REPUBLIKA.CO.ID, JAKARTA -- Ekonom Senior INDEF, Abdul Hakam Naja, menilai Indonesia layak menjadi pusat halal dunia pada 2029. Dengan jumlah penduduk muslim terbesar serta Produk Domestik Bruto (PDB) tertinggi di antara negara anggota OKI, posisi Indonesia dinilai sangat strategis.
“Saya berharap pemerintah mampu mendorong Indonesia menjadi pusat halal dunia pada 2029, bersamaan dengan target pertumbuhan ekonomi 8 persen. Ekonomi syariah dan ekonomi nasional harus saling menopang demi kesejahteraan masyarakat,” ujar Hakam dalam Diskusi Publik “Ekonomi Syariah dalam Nota Keuangan RAPBN 2026”, Senin (25/8/2025).

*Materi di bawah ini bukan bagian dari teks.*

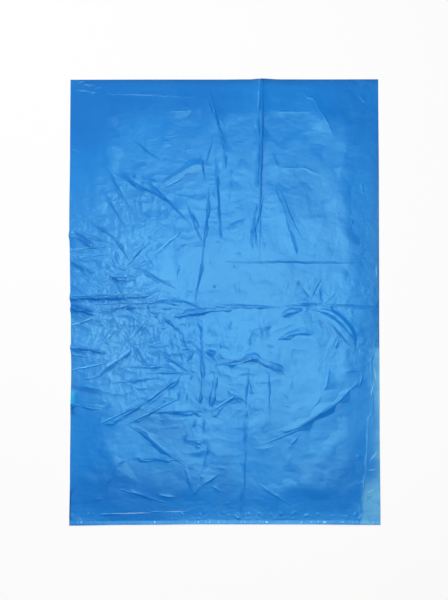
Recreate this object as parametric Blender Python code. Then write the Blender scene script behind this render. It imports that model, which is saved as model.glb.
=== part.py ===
"""A flat plastic bag: a tube of blown film laid flat, welded shut near the foot and open at the mouth.

Run it with: blender --background --python part.py
Units are metres, +Z is up. The bag lies on its back ply, the mouth towards +Y and the weld towards -Y.
The origin is in the middle of the bag, on the surface that it lies on.
"""

import math

import bmesh
import bpy
from mathutils import Vector
from mathutils.geometry import delaunay_2d_cdt

MM = 0.001

# Driving sizes
BAG_WIDTH = 500 * MM
BAG_LENGTH = 720 * MM
FILM_THICKNESS = 0.03 * MM
PLY_GAP = 0.3 * MM
AIR_CUSHION = 1.0 * MM
HIGHEST_RELIEF = 3.3 * MM
SKIRT_LENGTH = 5.0 * MM
WELD_WIDTH = 1.5 * MM
WELD_GAP = 0.05 * MM
FOOT_CURL_HEIGHT = 3.0 * MM
FOOT_CURL_RUN = 26.0 * MM

# Spacing of the points that the film is drawn with
EDGE_SPACING = 14 * MM
FOLD_SPACING = 15 * MM
OPEN_FILM_SPACING = 32 * MM
BACK_SPACING = 70 * MM
CLEAR_OF_FOLDS = 9 * MM
MERGE_DISTANCE = 0.4 * MM

# The film rises over this distance from an edge that holds it down
CUSHION_RUN = 35 * MM
WELD_RUN = 9 * MM
# Share of its own height by which a side fold bulges outwards
SIDE_BULGE = 0.45

# How far each edge departs from a straight line, as (percent along it, millimetres outwards)
LEFT_EDGE = [(0, 1.0), (12, -0.2), (25, -1.0), (35, -2.2), (45, -1.6), (58, -0.2), (68, 0.9), (85, -0.4), (100, -1.1)]
RIGHT_EDGE = [(0, 1.8), (25, 0.4), (50, -0.3), (75, -0.8), (100, -1.9)]
MOUTH_EDGE = [(0, -0.3), (25, 0.0), (50, 0.0), (58, 0.3), (62.5, 1.6), (68, 0.3), (80, 0.2), (100, 0.4)]
FOOT_EDGE = [(0, 0.9), (20, -0.4), (45, -1.2), (75, -1.0), (100, -0.2)]

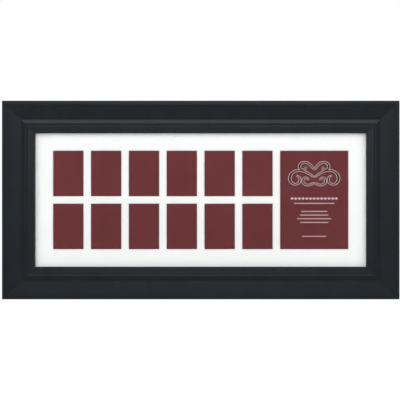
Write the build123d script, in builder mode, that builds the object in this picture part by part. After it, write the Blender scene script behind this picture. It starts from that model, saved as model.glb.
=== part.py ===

Menurut Hakam, potensi pasar halal global sangat besar. Belanja umat Islam dunia pada 2023 mencapai 2,43 triliun dolar AS atau setara Rp 39.441 triliun. Nilai ini hampir dua kali lipat PDB Indonesia dan sepuluh kali lipat APBN. Aset keuangan Islam global bahkan mencapai 4,93 triliun dolar AS atau Rp 80.000 triliun.
Namun, Indonesia masih mengalami defisit perdagangan halal. Pada 2023, defisit perdagangan halal tercatat 17,31 miliar dolar AS. Sementara negara pengekspor terbesar justru China, India, Brasil, Rusia, dan Amerika Serikat.
“Padahal produk fashion kita berhasil menjadi nomor satu dunia, dan kosmetik halal seperti Wardah masuk tren global,” kata Hakam.

Lima Strategi Kunci Menuju Pusat Halal Dunia 2029
Agar mampu menjadi pusat halal dunia, Indonesia menurut Hakam perlu menerapkan lima strategi utama berikut:
1. Pemanfaatan peluang investasi di 57 negara OKI, untuk memperluas pasar dan jaringan dagang produk halal Indonesia.
2. Hilirisasi pangan halal, guna meningkatkan nilai tambah produk dan mengurangi ketergantungan pada impor.
3. Penguatan perbankan syariah, agar lebih kompetitif dan mampu menopang ekosistem halal.
4. Dukungan industri fashion dan kosmetik halal, yang sudah memiliki posisi kuat di pasar global.
5. Pembangunan ekosistem haji, umrah, dan UMKM, agar perputaran dana besar dari sektor tersebut bisa memberi dampak maksimal bagi perekonomian nasional.